— Begin DATA TO PROCESS —

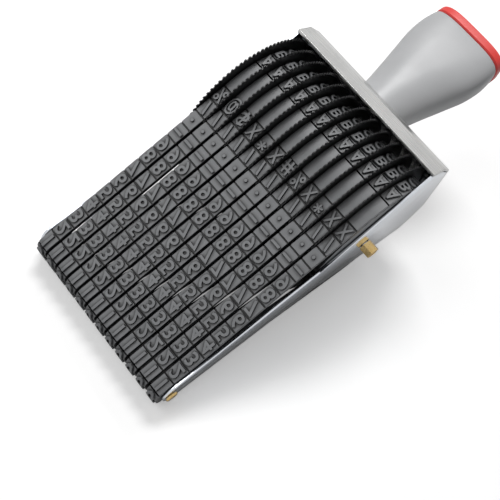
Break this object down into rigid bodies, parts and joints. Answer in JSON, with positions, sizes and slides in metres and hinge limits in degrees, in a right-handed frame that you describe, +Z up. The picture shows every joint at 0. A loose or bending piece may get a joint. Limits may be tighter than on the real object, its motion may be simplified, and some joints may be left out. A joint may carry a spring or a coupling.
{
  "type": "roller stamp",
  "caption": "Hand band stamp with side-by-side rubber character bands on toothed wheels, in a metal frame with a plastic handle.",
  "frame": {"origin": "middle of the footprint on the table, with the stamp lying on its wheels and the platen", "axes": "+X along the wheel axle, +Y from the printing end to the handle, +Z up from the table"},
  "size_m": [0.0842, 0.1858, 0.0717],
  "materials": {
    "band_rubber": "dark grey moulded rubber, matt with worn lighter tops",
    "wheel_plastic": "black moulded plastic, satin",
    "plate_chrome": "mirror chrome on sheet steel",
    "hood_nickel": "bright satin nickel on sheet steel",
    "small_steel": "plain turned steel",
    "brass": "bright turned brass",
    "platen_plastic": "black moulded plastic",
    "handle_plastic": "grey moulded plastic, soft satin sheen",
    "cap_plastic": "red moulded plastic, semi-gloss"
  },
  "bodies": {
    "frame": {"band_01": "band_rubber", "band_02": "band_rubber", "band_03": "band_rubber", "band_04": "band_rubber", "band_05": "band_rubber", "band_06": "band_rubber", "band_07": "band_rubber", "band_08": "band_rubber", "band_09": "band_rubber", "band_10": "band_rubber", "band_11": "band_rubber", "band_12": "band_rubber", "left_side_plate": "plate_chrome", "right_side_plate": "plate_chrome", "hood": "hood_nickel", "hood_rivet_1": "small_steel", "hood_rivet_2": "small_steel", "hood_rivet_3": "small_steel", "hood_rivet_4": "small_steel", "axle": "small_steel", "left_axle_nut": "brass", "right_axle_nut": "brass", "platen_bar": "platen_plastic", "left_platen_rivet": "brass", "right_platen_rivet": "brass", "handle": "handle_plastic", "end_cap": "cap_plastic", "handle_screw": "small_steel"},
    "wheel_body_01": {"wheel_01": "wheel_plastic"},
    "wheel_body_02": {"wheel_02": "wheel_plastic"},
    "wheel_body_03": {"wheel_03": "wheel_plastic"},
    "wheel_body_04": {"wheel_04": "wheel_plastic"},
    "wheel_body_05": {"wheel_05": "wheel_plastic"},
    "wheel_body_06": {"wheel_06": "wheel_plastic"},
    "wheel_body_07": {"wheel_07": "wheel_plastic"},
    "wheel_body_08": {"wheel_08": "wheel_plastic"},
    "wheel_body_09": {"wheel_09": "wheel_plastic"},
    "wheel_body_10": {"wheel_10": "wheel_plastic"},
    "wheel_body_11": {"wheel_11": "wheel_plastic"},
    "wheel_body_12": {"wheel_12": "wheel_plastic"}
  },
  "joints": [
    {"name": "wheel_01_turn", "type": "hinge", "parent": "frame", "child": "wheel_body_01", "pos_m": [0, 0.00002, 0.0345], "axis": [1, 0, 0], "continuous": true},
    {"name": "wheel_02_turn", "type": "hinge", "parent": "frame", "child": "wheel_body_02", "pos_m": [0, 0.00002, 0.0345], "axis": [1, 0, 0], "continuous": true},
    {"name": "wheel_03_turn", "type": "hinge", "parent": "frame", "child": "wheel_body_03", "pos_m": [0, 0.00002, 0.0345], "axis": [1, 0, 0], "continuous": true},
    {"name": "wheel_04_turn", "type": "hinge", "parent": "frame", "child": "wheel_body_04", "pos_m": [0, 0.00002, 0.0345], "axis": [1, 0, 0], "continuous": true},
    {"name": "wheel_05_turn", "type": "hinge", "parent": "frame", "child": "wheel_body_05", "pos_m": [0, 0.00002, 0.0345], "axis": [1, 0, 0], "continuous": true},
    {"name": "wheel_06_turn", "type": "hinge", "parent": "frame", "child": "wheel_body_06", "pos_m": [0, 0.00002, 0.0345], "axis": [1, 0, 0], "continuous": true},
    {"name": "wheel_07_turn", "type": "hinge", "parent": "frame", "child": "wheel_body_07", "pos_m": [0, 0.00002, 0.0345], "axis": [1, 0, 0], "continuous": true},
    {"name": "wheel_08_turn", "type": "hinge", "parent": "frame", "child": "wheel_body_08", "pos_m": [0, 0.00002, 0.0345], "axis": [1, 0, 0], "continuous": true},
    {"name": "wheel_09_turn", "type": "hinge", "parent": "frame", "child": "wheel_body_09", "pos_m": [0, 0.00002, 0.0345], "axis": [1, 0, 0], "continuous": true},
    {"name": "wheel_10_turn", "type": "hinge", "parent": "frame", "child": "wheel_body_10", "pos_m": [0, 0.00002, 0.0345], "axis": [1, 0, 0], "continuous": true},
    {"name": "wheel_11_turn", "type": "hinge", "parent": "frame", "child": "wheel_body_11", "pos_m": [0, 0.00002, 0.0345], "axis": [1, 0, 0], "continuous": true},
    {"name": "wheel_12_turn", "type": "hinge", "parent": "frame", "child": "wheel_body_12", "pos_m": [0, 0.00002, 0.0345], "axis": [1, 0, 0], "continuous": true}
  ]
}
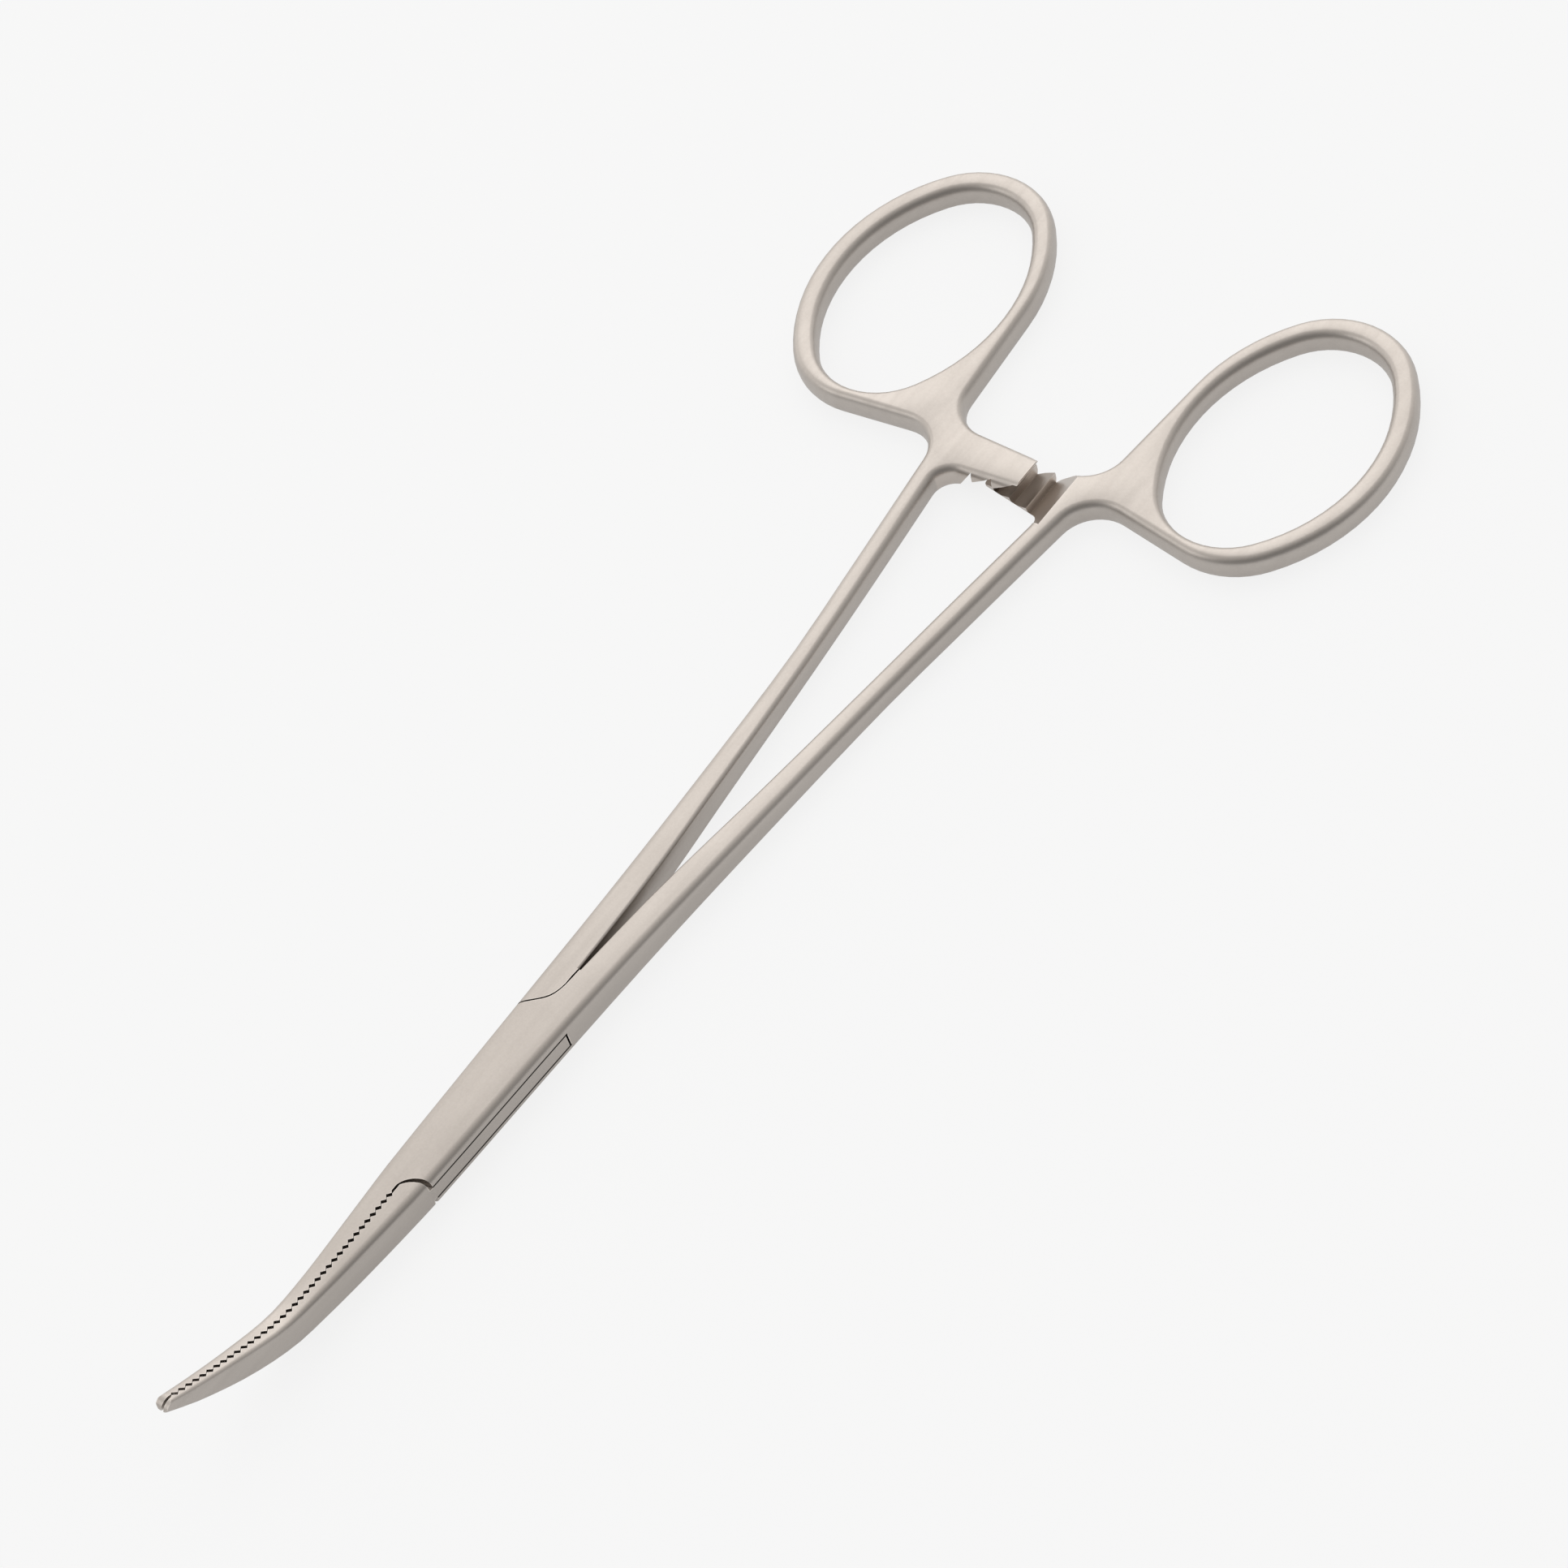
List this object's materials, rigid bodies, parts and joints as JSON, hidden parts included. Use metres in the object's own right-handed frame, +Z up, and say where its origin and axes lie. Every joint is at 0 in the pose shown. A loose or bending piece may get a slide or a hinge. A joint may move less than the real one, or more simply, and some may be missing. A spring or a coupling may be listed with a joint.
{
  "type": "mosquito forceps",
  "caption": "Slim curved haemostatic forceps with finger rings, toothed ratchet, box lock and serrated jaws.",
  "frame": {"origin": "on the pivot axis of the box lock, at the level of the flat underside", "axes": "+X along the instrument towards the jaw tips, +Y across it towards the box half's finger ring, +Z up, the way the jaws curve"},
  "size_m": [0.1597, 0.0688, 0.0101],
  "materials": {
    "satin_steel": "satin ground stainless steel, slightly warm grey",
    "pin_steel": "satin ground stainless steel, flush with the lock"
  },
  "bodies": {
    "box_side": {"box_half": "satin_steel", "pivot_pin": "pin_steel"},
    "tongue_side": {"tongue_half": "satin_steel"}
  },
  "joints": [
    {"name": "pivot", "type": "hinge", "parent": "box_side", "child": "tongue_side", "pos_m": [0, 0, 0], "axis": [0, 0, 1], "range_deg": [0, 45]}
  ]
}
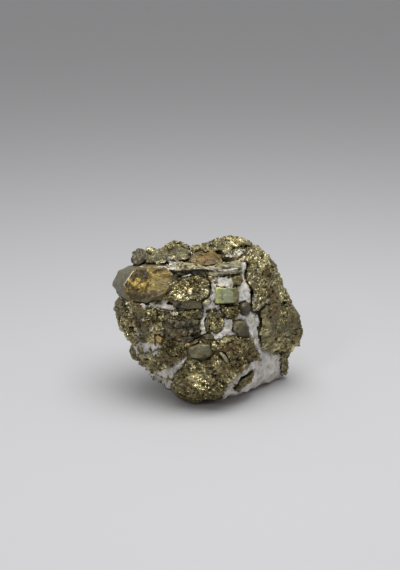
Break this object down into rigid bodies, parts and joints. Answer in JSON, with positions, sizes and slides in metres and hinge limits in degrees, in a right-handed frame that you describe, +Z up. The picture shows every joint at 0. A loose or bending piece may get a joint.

— End DATA TO PROCESS —

- _SHORT EXERCISE_: Take the listing above and set it down exactly.

- _EXPECTED ANSWER_:
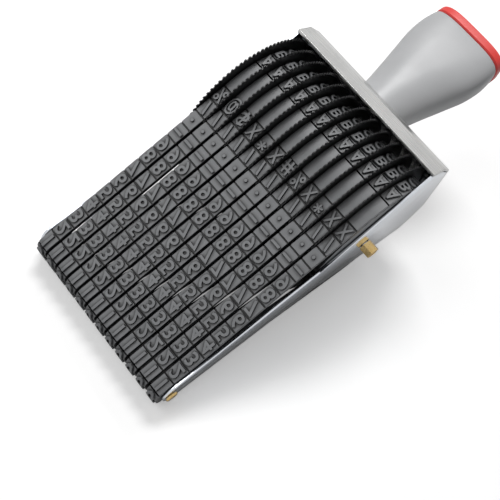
Break this object down into rigid bodies, parts and joints. Answer in JSON, with positions, sizes and slides in metres and hinge limits in degrees, in a right-handed frame that you describe, +Z up. The picture shows every joint at 0. A loose or bending piece may get a joint. Limits may be tighter than on the real object, its motion may be simplified, and some joints may be left out. A joint may carry a spring or a coupling.
{
  "type": "roller stamp",
  "caption": "Hand band stamp with side-by-side rubber character bands on toothed wheels, in a metal frame with a plastic handle.",
  "frame": {"origin": "middle of the footprint on the table, with the stamp lying on its wheels and the platen", "axes": "+X along the wheel axle, +Y from the printing end to the handle, +Z up from the table"},
  "size_m": [0.0842, 0.1858, 0.0717],
  "materials": {
    "band_rubber": "dark grey moulded rubber, matt with worn lighter tops",
    "wheel_plastic": "black moulded plastic, satin",
    "plate_chrome": "mirror chrome on sheet steel",
    "hood_nickel": "bright satin nickel on sheet steel",
    "small_steel": "plain turned steel",
    "brass": "bright turned brass",
    "platen_plastic": "black moulded plastic",
    "handle_plastic": "grey moulded plastic, soft satin sheen",
    "cap_plastic": "red moulded plastic, semi-gloss"
  },
  "bodies": {
    "frame": {"band_01": "band_rubber", "band_02": "band_rubber", "band_03": "band_rubber", "band_04": "band_rubber", "band_05": "band_rubber", "band_06": "band_rubber", "band_07": "band_rubber", "band_08": "band_rubber", "band_09": "band_rubber", "band_10": "band_rubber", "band_11": "band_rubber", "band_12": "band_rubber", "left_side_plate": "plate_chrome", "right_side_plate": "plate_chrome", "hood": "hood_nickel", "hood_rivet_1": "small_steel", "hood_rivet_2": "small_steel", "hood_rivet_3": "small_steel", "hood_rivet_4": "small_steel", "axle": "small_steel", "left_axle_nut": "brass", "right_axle_nut": "brass", "platen_bar": "platen_plastic", "left_platen_rivet": "brass", "right_platen_rivet": "brass", "handle": "handle_plastic", "end_cap": "cap_plastic", "handle_screw": "small_steel"},
    "wheel_body_01": {"wheel_01": "wheel_plastic"},
    "wheel_body_02": {"wheel_02": "wheel_plastic"},
    "wheel_body_03": {"wheel_03": "wheel_plastic"},
    "wheel_body_04": {"wheel_04": "wheel_plastic"},
    "wheel_body_05": {"wheel_05": "wheel_plastic"},
    "wheel_body_06": {"wheel_06": "wheel_plastic"},
    "wheel_body_07": {"wheel_07": "wheel_plastic"},
    "wheel_body_08": {"wheel_08": "wheel_plastic"},
    "wheel_body_09": {"wheel_09": "wheel_plastic"},
    "wheel_body_10": {"wheel_10": "wheel_plastic"},
    "wheel_body_11": {"wheel_11": "wheel_plastic"},
    "wheel_body_12": {"wheel_12": "wheel_plastic"}
  },
  "joints": [
    {"name": "wheel_01_turn", "type": "hinge", "parent": "frame", "child": "wheel_body_01", "pos_m": [0, 0.00002, 0.0345], "axis": [1, 0, 0], "continuous": true},
    {"name": "wheel_02_turn", "type": "hinge", "parent": "frame", "child": "wheel_body_02", "pos_m": [0, 0.00002, 0.0345], "axis": [1, 0, 0], "continuous": true},
    {"name": "wheel_03_turn", "type": "hinge", "parent": "frame", "child": "wheel_body_03", "pos_m": [0, 0.00002, 0.0345], "axis": [1, 0, 0], "continuous": true},
    {"name": "wheel_04_turn", "type": "hinge", "parent": "frame", "child": "wheel_body_04", "pos_m": [0, 0.00002, 0.0345], "axis": [1, 0, 0], "continuous": true},
    {"name": "wheel_05_turn", "type": "hinge", "parent": "frame", "child": "wheel_body_05", "pos_m": [0, 0.00002, 0.0345], "axis": [1, 0, 0], "continuous": true},
    {"name": "wheel_06_turn", "type": "hinge", "parent": "frame", "child": "wheel_body_06", "pos_m": [0, 0.00002, 0.0345], "axis": [1, 0, 0], "continuous": true},
    {"name": "wheel_07_turn", "type": "hinge", "parent": "frame", "child": "wheel_body_07", "pos_m": [0, 0.00002, 0.0345], "axis": [1, 0, 0], "continuous": true},
    {"name": "wheel_08_turn", "type": "hinge", "parent": "frame", "child": "wheel_body_08", "pos_m": [0, 0.00002, 0.0345], "axis": [1, 0, 0], "continuous": true},
    {"name": "wheel_09_turn", "type": "hinge", "parent": "frame", "child": "wheel_body_09", "pos_m": [0, 0.00002, 0.0345], "axis": [1, 0, 0], "continuous": true},
    {"name": "wheel_10_turn", "type": "hinge", "parent": "frame", "child": "wheel_body_10", "pos_m": [0, 0.00002, 0.0345], "axis": [1, 0, 0], "continuous": true},
    {"name": "wheel_11_turn", "type": "hinge", "parent": "frame", "child": "wheel_body_11", "pos_m": [0, 0.00002, 0.0345], "axis": [1, 0, 0], "continuous": true},
    {"name": "wheel_12_turn", "type": "hinge", "parent": "frame", "child": "wheel_body_12", "pos_m": [0, 0.00002, 0.0345], "axis": [1, 0, 0], "continuous": true}
  ]
}
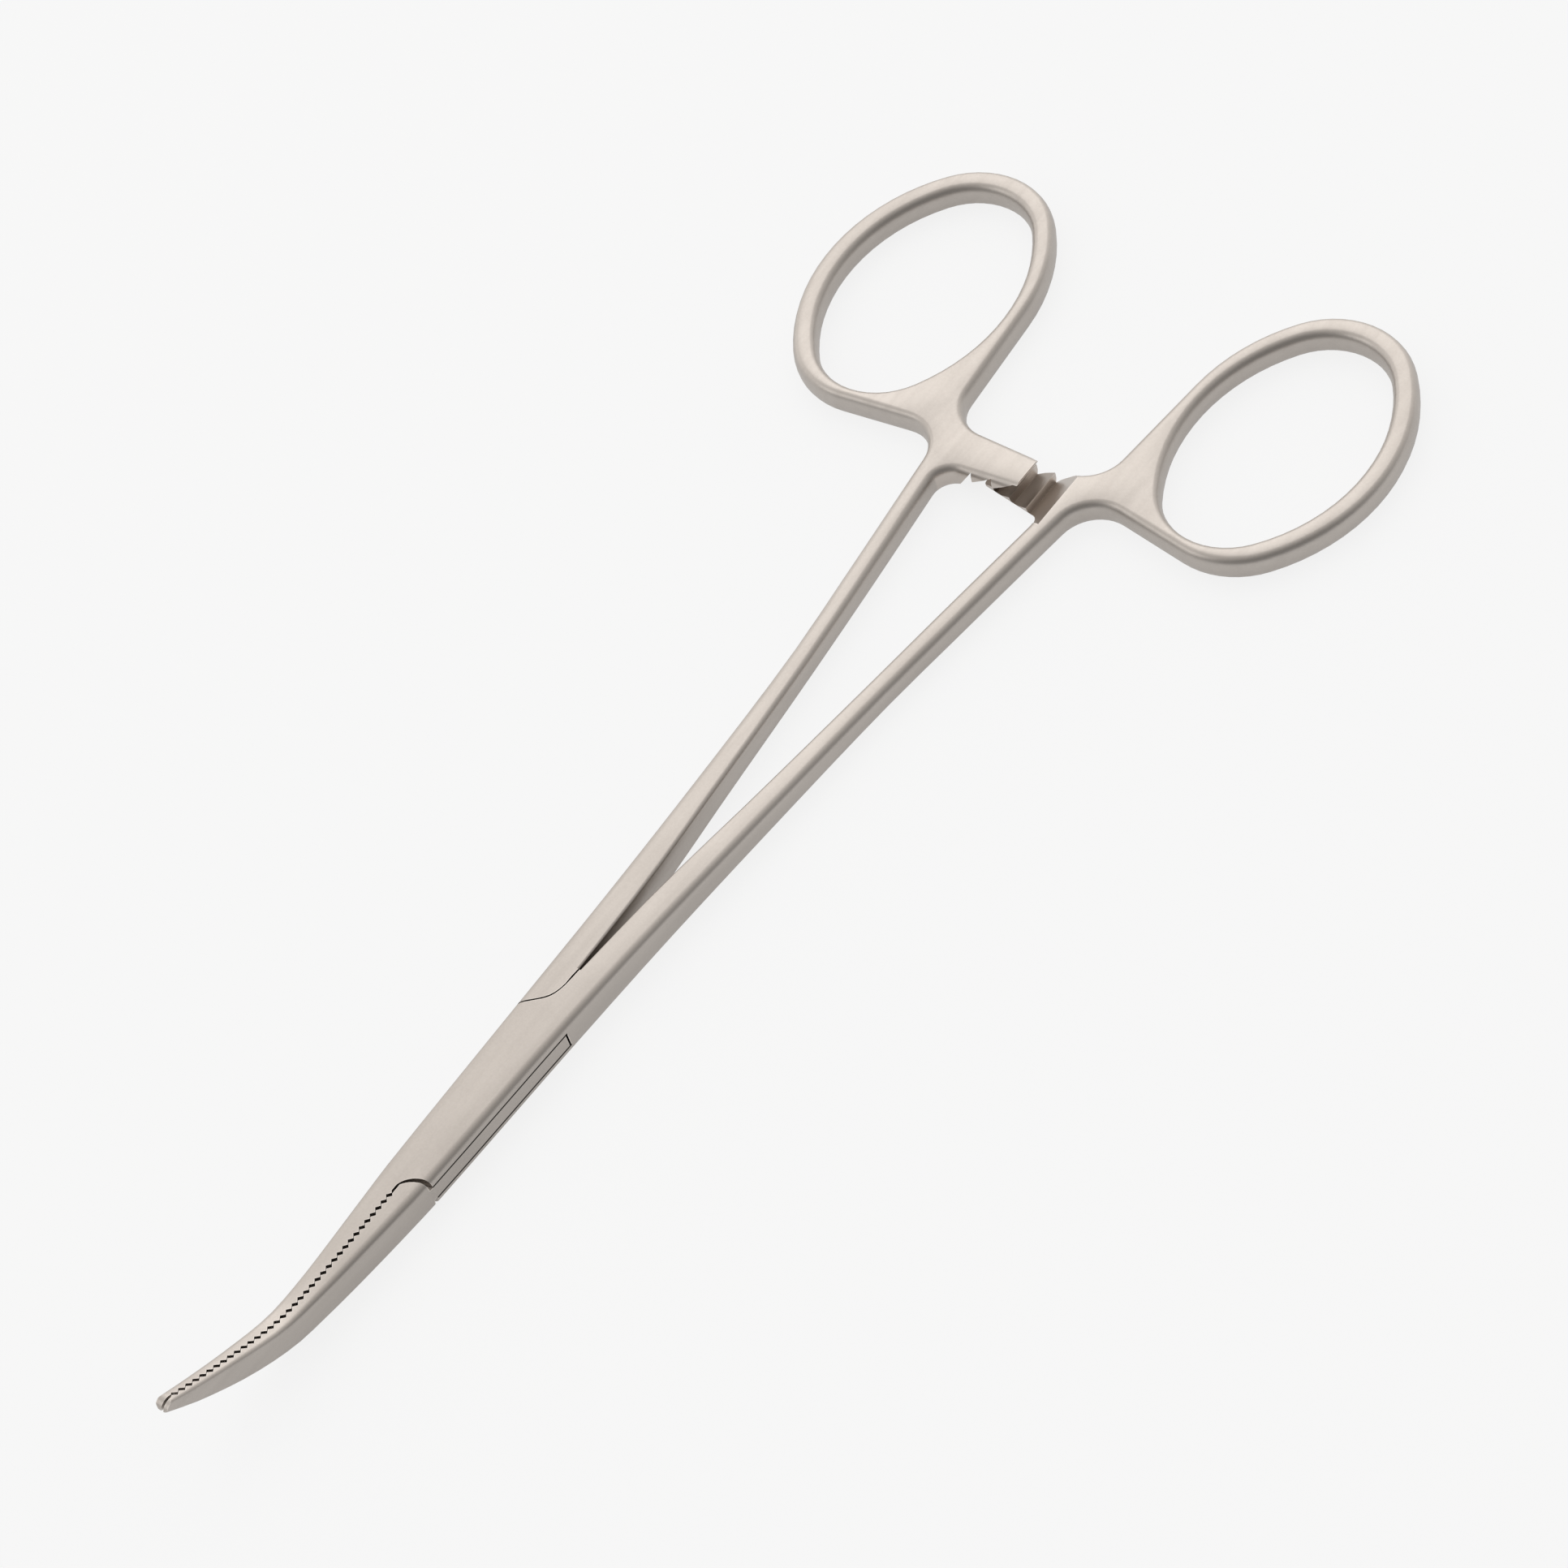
List this object's materials, rigid bodies, parts and joints as JSON, hidden parts included. Use metres in the object's own right-handed frame, +Z up, and say where its origin and axes lie. Every joint is at 0 in the pose shown. A loose or bending piece may get a slide or a hinge. A joint may move less than the real one, or more simply, and some may be missing. A spring or a coupling may be listed with a joint.
{
  "type": "mosquito forceps",
  "caption": "Slim curved haemostatic forceps with finger rings, toothed ratchet, box lock and serrated jaws.",
  "frame": {"origin": "on the pivot axis of the box lock, at the level of the flat underside", "axes": "+X along the instrument towards the jaw tips, +Y across it towards the box half's finger ring, +Z up, the way the jaws curve"},
  "size_m": [0.1597, 0.0688, 0.0101],
  "materials": {
    "satin_steel": "satin ground stainless steel, slightly warm grey",
    "pin_steel": "satin ground stainless steel, flush with the lock"
  },
  "bodies": {
    "box_side": {"box_half": "satin_steel", "pivot_pin": "pin_steel"},
    "tongue_side": {"tongue_half": "satin_steel"}
  },
  "joints": [
    {"name": "pivot", "type": "hinge", "parent": "box_side", "child": "tongue_side", "pos_m": [0, 0, 0], "axis": [0, 0, 1], "range_deg": [0, 45]}
  ]
}
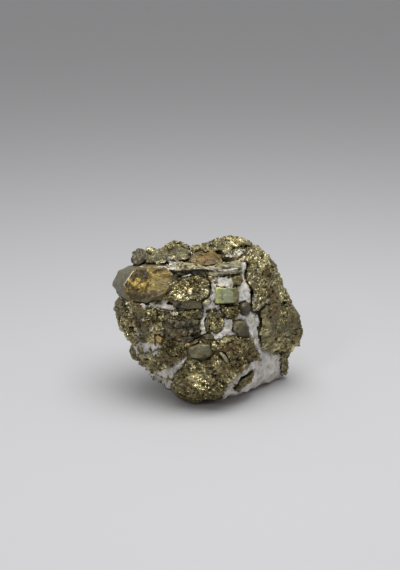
Break this object down into rigid bodies, parts and joints. Answer in JSON, with positions, sizes and slides in metres and hinge limits in degrees, in a right-handed frame that you describe, +Z up. The picture shows every joint at 0. A loose or bending piece may get a joint.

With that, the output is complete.